Latinx Artists Explore the Idea of Home in this New LACMA Exhibit
This is produced in partnership with Pacific Standard Time: LA/LA, a far-reaching and ambitious exploration of Latin American and Latino art in dialogue with Los Angeles.
The cartoonishness of Colombian artist Johanna Calle’s “Obra Negra (Black Opus) will draw the viewer in — legs extend out from under rooftop peaks and tangled nets, roofs are half-finished, and walls haphazardly squash into each other. Its playfulness distracts one from the fact that the piece is physically crafted from sewn, razor-sharp chicken wire on cardboard, and that “Obra Negra” is a term for bare building construction, the kind that specifically manifests in slums and shantytowns.
“What’s it about?” asks a very little girl to an older friend. “What do you think it’s about?” the friend asks back. “I think it’s about how people carry their houses with them,” says the little one. On a busy Tuesday afternoon in early summer, the two young women meander away towards the moms with toddlers in strollers, day camp kids led by college students, some couples, older singles. The crowd is almost as diverse as the work on view in this far-reaching, yet sometimes overly-broad, group exhibition that is one of the first to open in this year’s Getty Foundation installment of “Pacific Standard Time Los Angeles/Latin America” (PST LA/LA) — a region-wide confluence of Latin American and local artists in exhibitions and programs that will continue into the fall.
Of the early-to-open PST LA/LA shows, “Home - So Different, So Appealing” examines the very personal idea of home and its relationship to heavy matters such as belonging, displacement and poverty, among many socio-political issues. Through paintings, sculpture, photographs, videos and installations, the exhibition offers a balance of art and architecture in reference to buildings, social structures and domesticity within systems of urban and architectural consequence.
Later this year, other shows will feature surveys on Brazilian architect Lina Bo Bardi (at the Palm Springs Museum of Art), a survey on design movements across Mexico and California (also at LACMA), an exhibit specifically looking at the border area, “The U.S. Mexico Border: Place, Imagination, and Possibility” (at the Craft and Folk Art Museum), and a critical look at modernist architecture in Latin America at the Los Angeles Municipal Art Gallery. Ancillary events will include a site-specific work by writers and Mexican artists, “Tu casa es mi casa,” at the Neutra VDL Studio and Residences in September.

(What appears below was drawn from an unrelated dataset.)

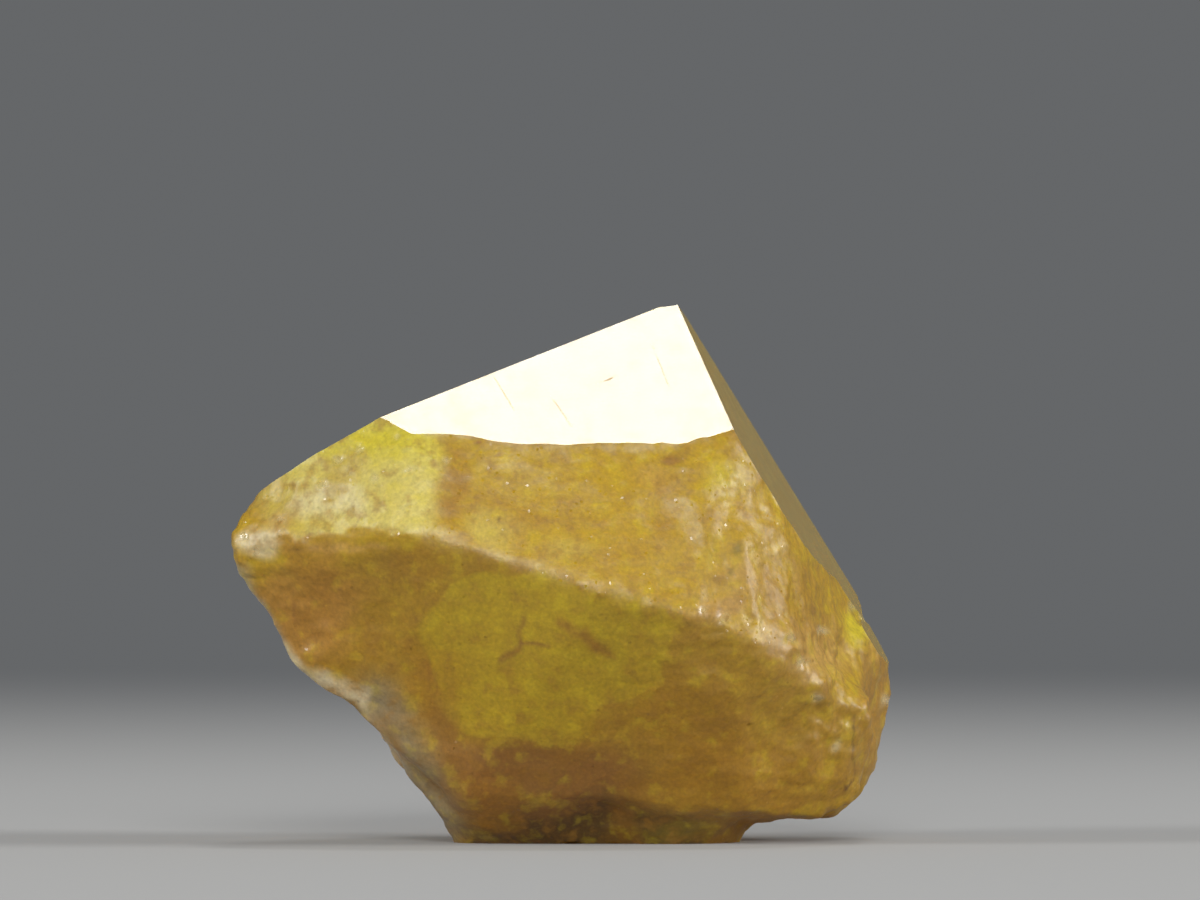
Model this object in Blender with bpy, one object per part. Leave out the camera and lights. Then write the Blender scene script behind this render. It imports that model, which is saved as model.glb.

But the exhibition’s broad range of viewpoints under one very familiar and fleeting theme — home — suggests a scalelessness of approaches to the ubiquitous theme, all of which come from a decidedly personal perspective.
Chon Noriega, one of three curators of “Home — So Different, so Appealing,” along with Mari Carmen Ramírez, curator and director of the International Center for the Arts of the Americas at the Museum of Fine Art Houston, and Pilar Tompkins Rivas, director of the Vincent Price Art Museum at East Los Angeles City College, says the intention was to stay away from the explicitly political or didactic, and focus on the material and the formal.
Noriega is the director of UCLA Chicano Studies Research Center and adjunct curator at LACMA.
“Many [of the artists] are investigating elements at a local, granular level in the works,” says Noriega, “because that's where these things play out, and they don't have to go to a certain level of abstraction to achieve what they want to communicate.”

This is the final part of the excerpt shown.